Excesso de confiança
A explicação pode estar no excesso de confiança pelos preços deste produtos no mercado internacional, nas vendas para a China que leva os produtores a aceitarem as ofertas anteciparem suas safras.
Segundo a consultoria Safras & Mercado, a comercialização antecipada de soja do Brasil da safra 2024/25 foi estimada em 31,2% do total projetado para a colheita que seria iniciada em janeiro do ano passado. A venda antecipada da safra, também conhecida como comercialização futura, é muito boa. Mas agricultura é atividade de risco e basta uma instabilidade climática onde chuvas fortes e ventos indicam mudanças no padrão climático para afetar o desenvolvimento da safra.
Grandes fazendas
O que assusta no balanço do BB é que o número de RJ indica que grandes empresas donas de fazendas terão um longo inverno a percorrer.

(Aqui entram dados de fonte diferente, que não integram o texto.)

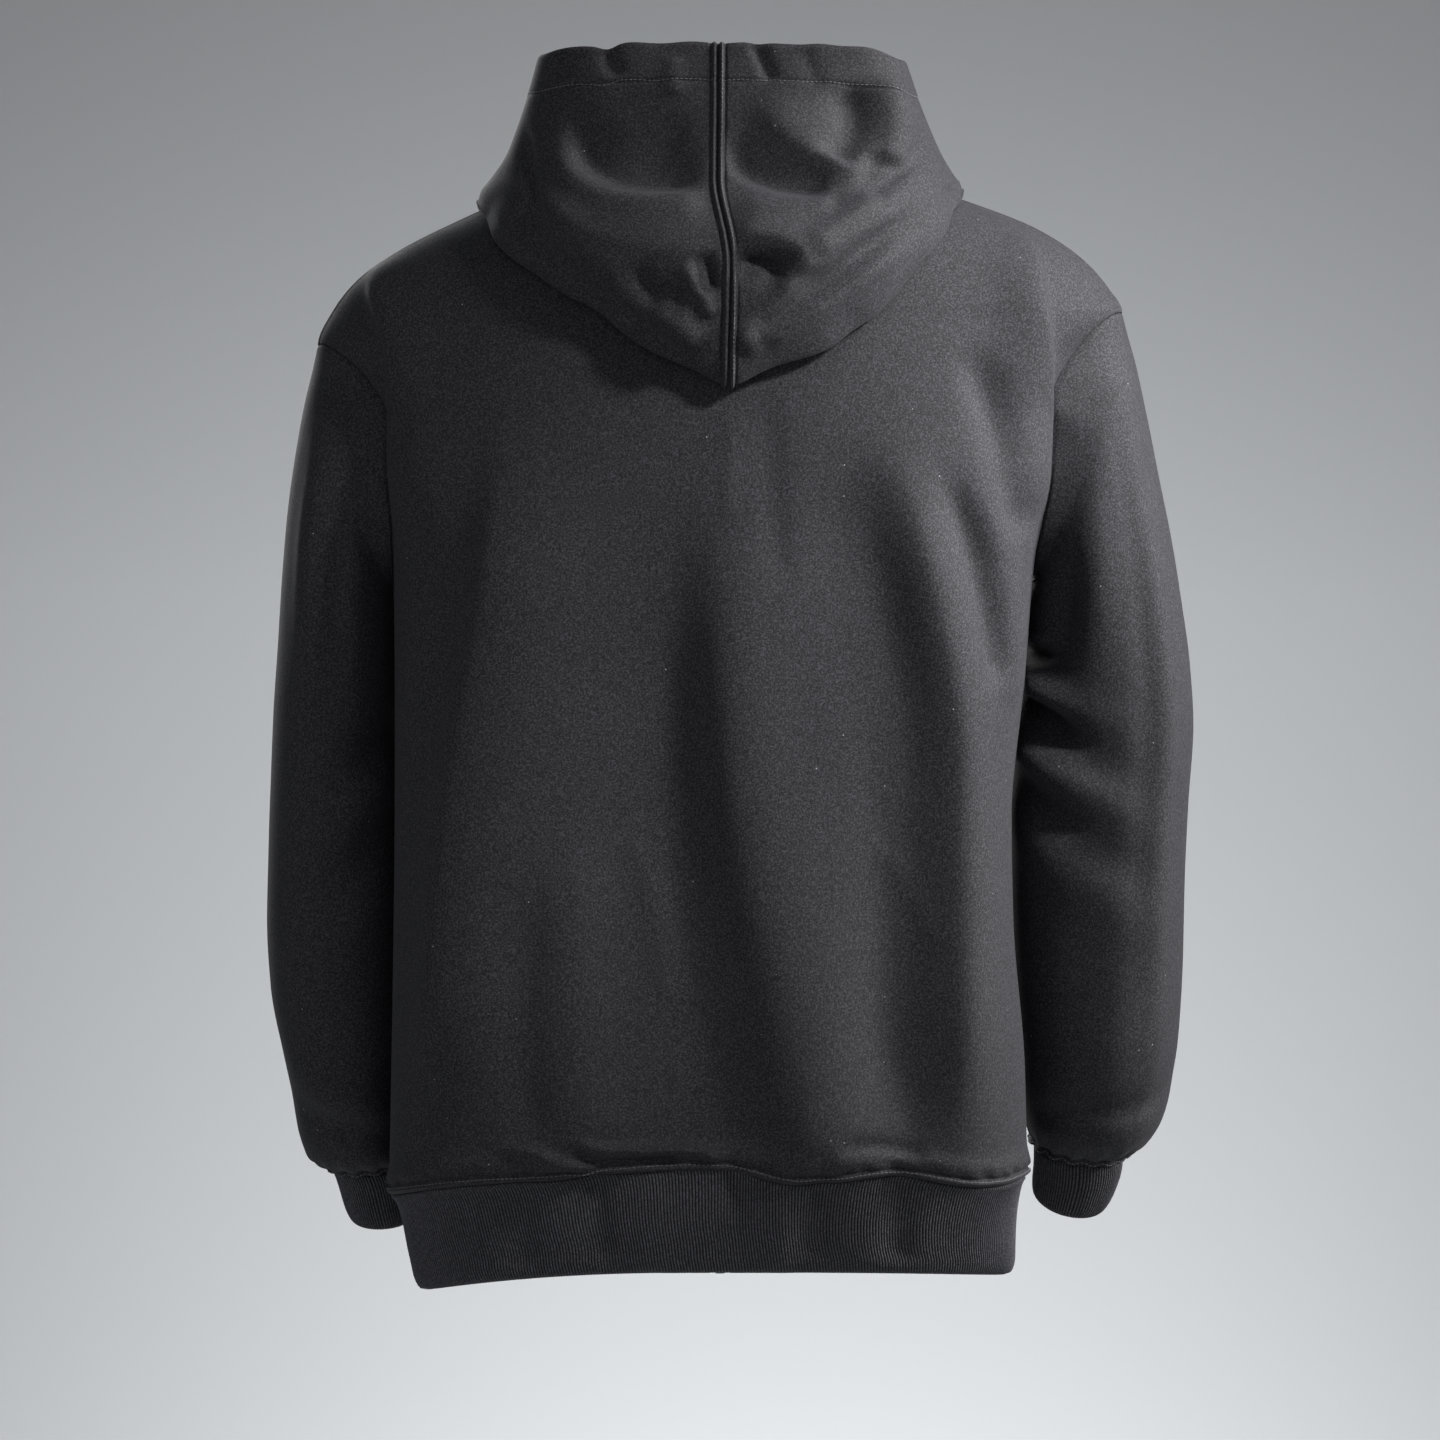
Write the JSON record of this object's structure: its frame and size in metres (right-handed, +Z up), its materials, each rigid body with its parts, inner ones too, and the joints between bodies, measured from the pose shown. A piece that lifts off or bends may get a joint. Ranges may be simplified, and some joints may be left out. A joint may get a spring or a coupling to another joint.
{
  "type": "zip up hoodie",
  "caption": "Worn, hollow zip-up hooded sweatshirt with a two-panel hood lying down at the back, dropped sleeves, ribbed cuffs and hem.",
  "frame": {"origin": "middle of the neck opening, level with the neck ends of the shoulder seams, where the wearer's shoulders and neck hold it", "axes": "+Z up along the wearer's body, +X to the wearer's left, +Y to the wearer's back, so the zip faces -Y"},
  "size_m": [0.6262, 0.3016, 0.8367],
  "materials": {
    "jersey": "matte black fleece-backed cotton jersey with a fine knit",
    "rib_knit": "matte black rib knit",
    "zip_tape": "black woven zip tape",
    "zip_metal": "dark gunmetal zip teeth, slider and pull"
  },
  "bodies": {
    "garment": {"back_panel": "jersey", "cuff_left": "rib_knit", "cuff_right": "rib_knit", "front_left": "jersey", "front_right": "jersey", "hem_rib": "rib_knit", "hood_left": "jersey", "hood_right": "jersey", "sleeve_left": "jersey", "sleeve_right": "jersey", "zip_box": "zip_metal", "zip_chain": "zip_metal", "zip_slider": "zip_metal", "zip_tape_left": "zip_tape", "zip_tape_right": "zip_tape"},
    "pull_tab": {"zip_pull": "zip_metal"}
  },
  "joints": [
    {"name": "pull_tab_hinge", "type": "hinge", "parent": "garment", "child": "pull_tab", "pos_m": [0, -0.0942, -0.1011], "axis": [-1, 0, 0], "range_deg": [0, 150]}
  ]
}
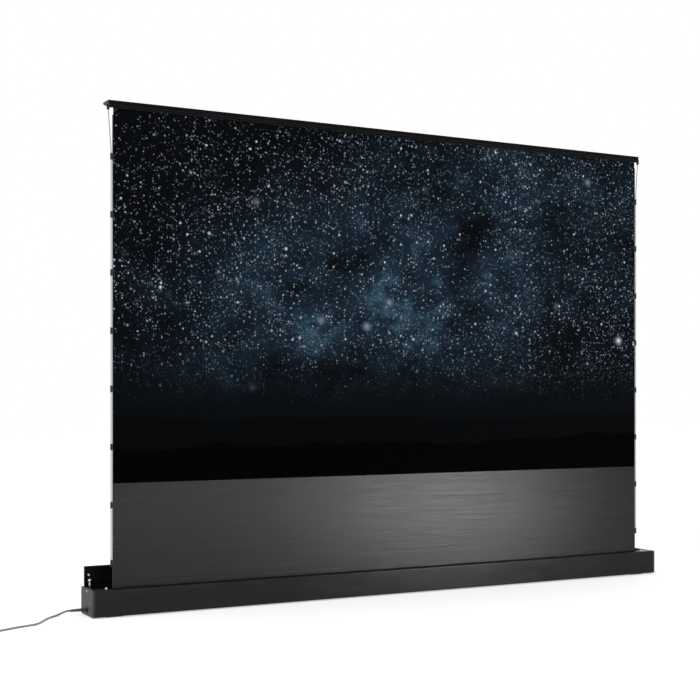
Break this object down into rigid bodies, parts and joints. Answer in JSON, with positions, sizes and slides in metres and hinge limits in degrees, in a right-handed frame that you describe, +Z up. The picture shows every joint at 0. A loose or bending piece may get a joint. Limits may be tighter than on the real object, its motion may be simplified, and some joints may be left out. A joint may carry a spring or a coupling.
{
  "type": "floor-rising projection screen",
  "caption": "Floor-standing tab-tensioned projection screen rising from a low metal base on sprung knee arms, with a hinged lid, fabric roller and mains cord.",
  "frame": {"origin": "on the floor under the middle of the base, leaving the mains cord out", "axes": "+X to the viewer's right along the base, +Y to the rear, +Z up"},
  "size_m": [2.8777, 0.248, 1.749],
  "materials": {
    "charcoal_aluminium": "anodised satin",
    "grey_cap": "satin",
    "black_aluminium": "painted satin",
    "black_metal": "satin",
    "silver_metal": "polished",
    "aluminium": "satin",
    "black_plastic": "matte",
    "rubber": "matte",
    "picture_cloth": "matte",
    "black_cloth": "matte",
    "cord_grey": "satin"
  },
  "bodies": {
    "base": {"housing": "charcoal_aluminium", "end_cap_left": "grey_cap", "end_cap_right": "grey_cap", "cap_screw_left": "silver_metal", "cap_screw_right": "silver_metal", "service_socket": "black_plastic", "foot_front_left": "rubber", "foot_front_right": "rubber", "foot_rear_left": "rubber", "foot_rear_right": "rubber", "roller_bracket_left": "black_metal", "roller_bracket_right": "black_metal", "end_cover_left": "charcoal_aluminium", "end_cover_right": "charcoal_aluminium", "cover_screw_left": "silver_metal", "cover_screw_right": "silver_metal", "tube_motor": "aluminium", "arm_bracket_left": "black_metal", "arm_bracket_right": "black_metal", "base_pin_left": "silver_metal", "base_pin_right": "silver_metal", "lift_spring_left": "silver_metal", "lift_spring_right": "silver_metal", "control_unit": "black_plastic", "viewing_fabric": "picture_cloth", "leader_fabric": "black_cloth", "tab_strip_left": "black_cloth", "tab_strip_right": "black_cloth", "tension_cord_left": "cord_grey", "tension_cord_right": "cord_grey", "strain_relief": "black_plastic", "power_cord": "cord_grey", "cord_coil": "cord_grey", "mains_plug": "black_plastic"},
    "roller": {"roller_tube": "aluminium", "fabric_wrap": "black_cloth", "drive_adapter": "black_plastic", "idler_plug": "black_plastic"},
    "lid": {"lid": "black_aluminium", "lid_strap_left": "black_metal", "lid_strap_right": "black_metal", "stay_bracket_left": "black_metal", "stay_bracket_right": "black_metal"},
    "left_stay": {"lid_stay_left": "silver_metal"},
    "right_stay": {"lid_stay_right": "silver_metal"},
    "left_lower_arm": {"lower_arm_left": "aluminium", "elbow_pin_left": "silver_metal"},
    "left_upper_arm": {"upper_arm_left": "aluminium"},
    "right_lower_arm": {"lower_arm_right": "aluminium", "elbow_pin_right": "silver_metal"},
    "right_upper_arm": {"upper_arm_right": "aluminium"},
    "top_bar": {"top_bar": "black_aluminium", "top_bar_end_left": "grey_cap", "top_bar_end_right": "grey_cap", "cord_anchor_left": "black_metal", "cord_anchor_right": "black_metal", "top_pin_left": "silver_metal", "top_pin_right": "silver_metal"}
  },
  "joints": [
    {"name": "left_arm_fold", "type": "hinge", "parent": "base", "child": "left_lower_arm", "pos_m": [-0.93, -0.01885, 0.072], "axis": [0, 1, 0], "range_deg": [0, 79.01], "stiffness_Nm_per_rad": 25, "springref_deg": -57.3, "deforming": ["viewing_fabric", "leader_fabric", "tab_strip_left", "tab_strip_right", "tension_cord_left", "tension_cord_right"]},
    {"name": "left_elbow", "type": "hinge", "parent": "left_lower_arm", "child": "left_upper_arm", "pos_m": [-0.7689, -0.0224, 0.9015], "axis": [0, 1, 0], "range_deg": [-158.02, 0]},
    {"name": "top_bar_pivot", "type": "hinge", "parent": "left_upper_arm", "child": "top_bar", "pos_m": [-0.93, -0.0276, 1.731], "axis": [0, 1, 0], "range_deg": [0, 79.01]},
    {"name": "right_arm_fold", "type": "hinge", "parent": "base", "child": "right_lower_arm", "pos_m": [0.93, -0.01885, 0.072], "axis": [0, 1, 0], "range_deg": [-79.01, 0]},
    {"name": "right_elbow", "type": "hinge", "parent": "right_lower_arm", "child": "right_upper_arm", "pos_m": [0.7689, -0.0224, 0.9015], "axis": [0, 1, 0], "range_deg": [0, 158.02]},
    {"name": "roller_spin", "type": "hinge", "parent": "base", "child": "roller", "pos_m": [0, -0.0075, 0.034], "axis": [1, 0, 0], "range_deg": [0, 3833]},
    {"name": "lid_hinge", "type": "hinge", "parent": "base", "child": "lid", "pos_m": [0, 0.0597, 0.0896], "axis": [1, 0, 0], "range_deg": [0, 90]},
    {"name": "lid_stay_left", "type": "hinge", "parent": "lid", "child": "left_stay", "pos_m": [-1.188, 0.049, 0.115], "axis": [1, 0, 0], "range_deg": [-90, 0]},
    {"name": "lid_stay_right", "type": "hinge", "parent": "lid", "child": "right_stay", "pos_m": [1.188, 0.049, 0.115], "axis": [1, 0, 0], "range_deg": [-90, 0]}
  ],
  "couplings": [
    {"joint": "left_elbow", "follows": "left_arm_fold", "ratio": -2},
    {"joint": "top_bar_pivot", "follows": "left_arm_fold", "ratio": 1},
    {"joint": "right_arm_fold", "follows": "left_arm_fold", "ratio": -1},
    {"joint": "right_elbow", "follows": "left_arm_fold", "ratio": 2},
    {"joint": "roller_spin", "follows": "left_arm_fold", "ratio": 48.511},
    {"joint": "lid_stay_left", "follows": "lid_hinge", "ratio": -1},
    {"joint": "lid_stay_right", "follows": "lid_hinge", "ratio": -1}
  ]
}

O fato de apenas no BB, o número de ações de recuperação judicial está concentrada no segmento de private banking com produtores rurais que se alavancaram revela um quadro preocupante.
Receita em dólar
Esse é o segmento de melhor desempenho na economia brasileira. É o que mais demanda crédito para a produção, embora seja o que mais entrega. E é o que está investindo mais em máquinas e tecnologia da informação para ser embarcado na soja, milho, algodão e carnes.
Então se o quadro do BB estiver espalhado pelos demais bancos, isso preocupa muito. Até porque o setor do agro tem como padrão só mostrar o sucesso das colheitas.